**Given data:**

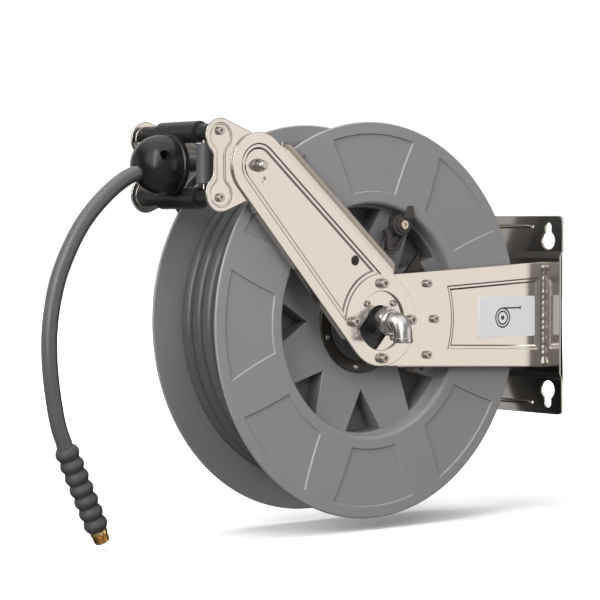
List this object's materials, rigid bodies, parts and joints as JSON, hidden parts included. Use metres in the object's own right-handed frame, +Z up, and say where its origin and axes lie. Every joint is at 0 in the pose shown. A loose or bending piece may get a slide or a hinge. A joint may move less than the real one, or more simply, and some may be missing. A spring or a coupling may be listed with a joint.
{
  "type": "fire hose reel",
  "caption": "Wall-mounted spring-rewind hose reel: flanged drum in a steel fork, guide arm with roller head, ball stop, hose with grip and nipple.",
  "frame": {"origin": "middle of the mounting plate's back face, on the wall, at the height of the drum's axis", "axes": "+X into the wall, +Y along the drum's axis towards the side with the power spring, away from the fluid inlet, +Z up"},
  "size_m": [0.7482, 0.2393, 0.5083],
  "materials": {
    "stainless": "satin, bright edges",
    "nickel_fittings": "bright plated",
    "drum_grey": "fine grained moulding",
    "black_plastic": "satin moulding",
    "dark_steel": "black oxide",
    "hose_rubber": "smooth matt cover",
    "brass": "machined",
    "spring_steel": "blued strip",
    "label_film": "plain printed film"
  },
  "bodies": {
    "frame": {"wall_plate": "stainless", "fork_plate_inlet": "stainless", "fork_plate_spring": "stainless", "guide_arm_inlet": "stainless", "guide_arm_spring": "stainless", "arm_bolt_inlet_1": "stainless", "arm_bolt_inlet_2": "stainless", "arm_bolt_inlet_3": "stainless", "arm_bolt_inlet_4": "stainless", "arm_bolt_spring_1": "stainless", "arm_bolt_spring_2": "stainless", "arm_bolt_spring_3": "stainless", "arm_bolt_spring_4": "stainless", "cam_bolt_1": "stainless", "cam_bolt_2": "stainless", "cam_bolt_3": "stainless", "guide_pivot_bolt_inlet": "stainless", "guide_pivot_bolt_spring": "stainless", "guide_pivot_nut_inlet": "stainless", "guide_pivot_nut_spring": "stainless", "drum_axle": "nickel_fittings", "axle_retainer_inlet": "black_plastic", "axle_retainer_spring": "black_plastic", "axle_nut": "stainless", "inlet_union_nut": "nickel_fittings", "ratchet_cam": "dark_steel", "label_plate": "label_film", "hose_run": "hose_rubber"},
    "elbow": {"inlet_elbow": "nickel_fittings"},
    "drum": {"drum_flange_inlet": "drum_grey", "drum_flange_spring": "drum_grey", "drum_barrel": "drum_grey", "hub_ring_inlet": "black_plastic", "hub_ring_spring": "black_plastic", "hub_bush_inlet": "black_plastic", "hub_bush_spring": "black_plastic", "spring_case": "dark_steel", "spring_case_lid": "dark_steel", "power_spring": "spring_steel", "swivel_joint": "brass", "hose_winding": "hose_rubber", "pawl_screw": "brass", "pawl_spring": "spring_steel"},
    "pawl": {"ratchet_pawl": "black_plastic"},
    "guide": {"guide_plate_inlet": "stainless", "guide_plate_spring": "stainless", "guide_tie_rod_top": "dark_steel", "guide_tie_rod_bottom": "dark_steel", "side_roller_pin_inlet": "dark_steel", "side_roller_pin_spring": "dark_steel", "ball_stop_inlet": "black_plastic", "ball_stop_spring": "black_plastic", "ball_stop_screw": "dark_steel", "hose_tail": "hose_rubber", "hose_grip": "hose_rubber", "hose_nipple": "brass"},
    "top_roller": {"guide_roller_top": "black_plastic"},
    "bottom_roller": {"guide_roller_bottom": "black_plastic"},
    "inlet_side_roller": {"side_roller_inlet": "drum_grey"},
    "spring_side_roller": {"side_roller_spring": "drum_grey"}
  },
  "joints": [
    {"name": "drum_spin", "type": "hinge", "parent": "frame", "child": "drum", "pos_m": [-0.297, 0, 0], "axis": [0, 1, 0], "continuous": true, "deforming": ["power_spring"]},
    {"name": "pawl_pivot", "type": "hinge", "parent": "drum", "child": "pawl", "pos_m": [-0.24725, -0.058, 0.1201], "axis": [0, 1, 0], "range_deg": [-10, 10], "stiffness_Nm_per_rad": 0.05, "deforming": ["pawl_spring"]},
    {"name": "elbow_swivel", "type": "hinge", "parent": "frame", "child": "elbow", "pos_m": [-0.297, -0.0948, 0], "axis": [0, 1, 0], "continuous": true},
    {"name": "guide_tilt", "type": "hinge", "parent": "frame", "child": "guide", "pos_m": [-0.4916, 0, 0.1915], "axis": [0, 1, 0], "range_deg": [-10, 25], "deforming": ["hose_run"]},
    {"name": "top_roller_spin", "type": "hinge", "parent": "guide", "child": "top_roller", "pos_m": [-0.548, 0, 0.2315], "axis": [0, 1, 0], "continuous": true},
    {"name": "bottom_roller_spin", "type": "hinge", "parent": "guide", "child": "bottom_roller", "pos_m": [-0.548, 0, 0.1525], "axis": [0, 1, 0], "continuous": true},
    {"name": "inlet_side_roller_spin", "type": "hinge", "parent": "guide", "child": "inlet_side_roller", "pos_m": [-0.548, -0.046, 0.192], "axis": [0, 0, 1], "continuous": true},
    {"name": "spring_side_roller_spin", "type": "hinge", "parent": "guide", "child": "spring_side_roller", "pos_m": [-0.548, 0.046, 0.192], "axis": [0, 0, 1], "continuous": true}
  ]
}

**Exercise instructions:** Restate the whole listing exactly, leaving out nothing.

**Written solution:**
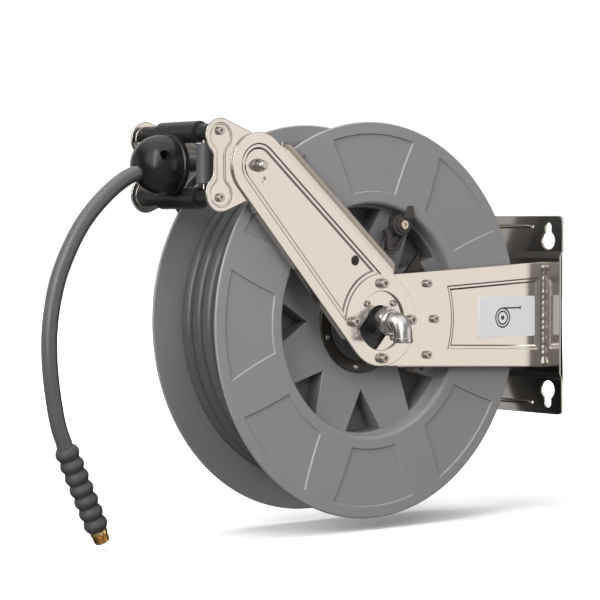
List this object's materials, rigid bodies, parts and joints as JSON, hidden parts included. Use metres in the object's own right-handed frame, +Z up, and say where its origin and axes lie. Every joint is at 0 in the pose shown. A loose or bending piece may get a slide or a hinge. A joint may move less than the real one, or more simply, and some may be missing. A spring or a coupling may be listed with a joint.
{
  "type": "fire hose reel",
  "caption": "Wall-mounted spring-rewind hose reel: flanged drum in a steel fork, guide arm with roller head, ball stop, hose with grip and nipple.",
  "frame": {"origin": "middle of the mounting plate's back face, on the wall, at the height of the drum's axis", "axes": "+X into the wall, +Y along the drum's axis towards the side with the power spring, away from the fluid inlet, +Z up"},
  "size_m": [0.7482, 0.2393, 0.5083],
  "materials": {
    "stainless": "satin, bright edges",
    "nickel_fittings": "bright plated",
    "drum_grey": "fine grained moulding",
    "black_plastic": "satin moulding",
    "dark_steel": "black oxide",
    "hose_rubber": "smooth matt cover",
    "brass": "machined",
    "spring_steel": "blued strip",
    "label_film": "plain printed film"
  },
  "bodies": {
    "frame": {"wall_plate": "stainless", "fork_plate_inlet": "stainless", "fork_plate_spring": "stainless", "guide_arm_inlet": "stainless", "guide_arm_spring": "stainless", "arm_bolt_inlet_1": "stainless", "arm_bolt_inlet_2": "stainless", "arm_bolt_inlet_3": "stainless", "arm_bolt_inlet_4": "stainless", "arm_bolt_spring_1": "stainless", "arm_bolt_spring_2": "stainless", "arm_bolt_spring_3": "stainless", "arm_bolt_spring_4": "stainless", "cam_bolt_1": "stainless", "cam_bolt_2": "stainless", "cam_bolt_3": "stainless", "guide_pivot_bolt_inlet": "stainless", "guide_pivot_bolt_spring": "stainless", "guide_pivot_nut_inlet": "stainless", "guide_pivot_nut_spring": "stainless", "drum_axle": "nickel_fittings", "axle_retainer_inlet": "black_plastic", "axle_retainer_spring": "black_plastic", "axle_nut": "stainless", "inlet_union_nut": "nickel_fittings", "ratchet_cam": "dark_steel", "label_plate": "label_film", "hose_run": "hose_rubber"},
    "elbow": {"inlet_elbow": "nickel_fittings"},
    "drum": {"drum_flange_inlet": "drum_grey", "drum_flange_spring": "drum_grey", "drum_barrel": "drum_grey", "hub_ring_inlet": "black_plastic", "hub_ring_spring": "black_plastic", "hub_bush_inlet": "black_plastic", "hub_bush_spring": "black_plastic", "spring_case": "dark_steel", "spring_case_lid": "dark_steel", "power_spring": "spring_steel", "swivel_joint": "brass", "hose_winding": "hose_rubber", "pawl_screw": "brass", "pawl_spring": "spring_steel"},
    "pawl": {"ratchet_pawl": "black_plastic"},
    "guide": {"guide_plate_inlet": "stainless", "guide_plate_spring": "stainless", "guide_tie_rod_top": "dark_steel", "guide_tie_rod_bottom": "dark_steel", "side_roller_pin_inlet": "dark_steel", "side_roller_pin_spring": "dark_steel", "ball_stop_inlet": "black_plastic", "ball_stop_spring": "black_plastic", "ball_stop_screw": "dark_steel", "hose_tail": "hose_rubber", "hose_grip": "hose_rubber", "hose_nipple": "brass"},
    "top_roller": {"guide_roller_top": "black_plastic"},
    "bottom_roller": {"guide_roller_bottom": "black_plastic"},
    "inlet_side_roller": {"side_roller_inlet": "drum_grey"},
    "spring_side_roller": {"side_roller_spring": "drum_grey"}
  },
  "joints": [
    {"name": "drum_spin", "type": "hinge", "parent": "frame", "child": "drum", "pos_m": [-0.297, 0, 0], "axis": [0, 1, 0], "continuous": true, "deforming": ["power_spring"]},
    {"name": "pawl_pivot", "type": "hinge", "parent": "drum", "child": "pawl", "pos_m": [-0.24725, -0.058, 0.1201], "axis": [0, 1, 0], "range_deg": [-10, 10], "stiffness_Nm_per_rad": 0.05, "deforming": ["pawl_spring"]},
    {"name": "elbow_swivel", "type": "hinge", "parent": "frame", "child": "elbow", "pos_m": [-0.297, -0.0948, 0], "axis": [0, 1, 0], "continuous": true},
    {"name": "guide_tilt", "type": "hinge", "parent": "frame", "child": "guide", "pos_m": [-0.4916, 0, 0.1915], "axis": [0, 1, 0], "range_deg": [-10, 25], "deforming": ["hose_run"]},
    {"name": "top_roller_spin", "type": "hinge", "parent": "guide", "child": "top_roller", "pos_m": [-0.548, 0, 0.2315], "axis": [0, 1, 0], "continuous": true},
    {"name": "bottom_roller_spin", "type": "hinge", "parent": "guide", "child": "bottom_roller", "pos_m": [-0.548, 0, 0.1525], "axis": [0, 1, 0], "continuous": true},
    {"name": "inlet_side_roller_spin", "type": "hinge", "parent": "guide", "child": "inlet_side_roller", "pos_m": [-0.548, -0.046, 0.192], "axis": [0, 0, 1], "continuous": true},
    {"name": "spring_side_roller_spin", "type": "hinge", "parent": "guide", "child": "spring_side_roller", "pos_m": [-0.548, 0.046, 0.192], "axis": [0, 0, 1], "continuous": true}
  ]
}